Imagine: You’ve just burned down a school. A boarding school. You burned down a boarding school at night when all the children and the nuns who teach them are asleep in their beds. If you just look at the stark facts of that, it seems like you’ve become almost cartoonishly evil — what could possibly be worse then burning down a school full of nuns and children?

Surely you must repent. Or … or you could try to answer that question. What could be worse? How about someone murdering those children? Or, not just children, but babies. Abusing, then murdering babies. That would be worse than even the horrifyingly evil stuff you’ve just done yourself.

I mean, yes, you and everyone else now understands that you stand revealed as a school-burning, dog-killing, nun-abusing, child-terrifying liar. Granted, none of that is good, per se. But also none of that is as bad as if you were a Satan-worshipping baby murderer.

So all you’ve got to do to once again appear virtuous and heroic is accuse somebody else of being a Satan-worshipping baby murderer.

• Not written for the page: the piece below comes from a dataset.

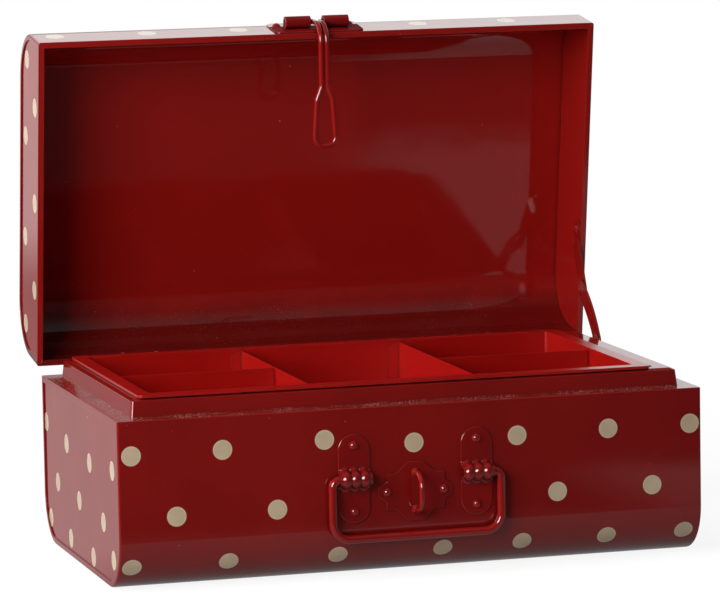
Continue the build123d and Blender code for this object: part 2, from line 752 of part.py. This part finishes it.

This is that step-by-step process Lewis said will turn us into devils. We participate in false accusations we know to be false because they made us feel better about ourselves — more virtuous and heroic. Faced with the real and serious harm done to others due to those false accusations our need to feel better about ourselves will become more intense and acute. And so we double down on the self-flattering lies by embracing and spreading even more outrageous and ludicrous false accusations.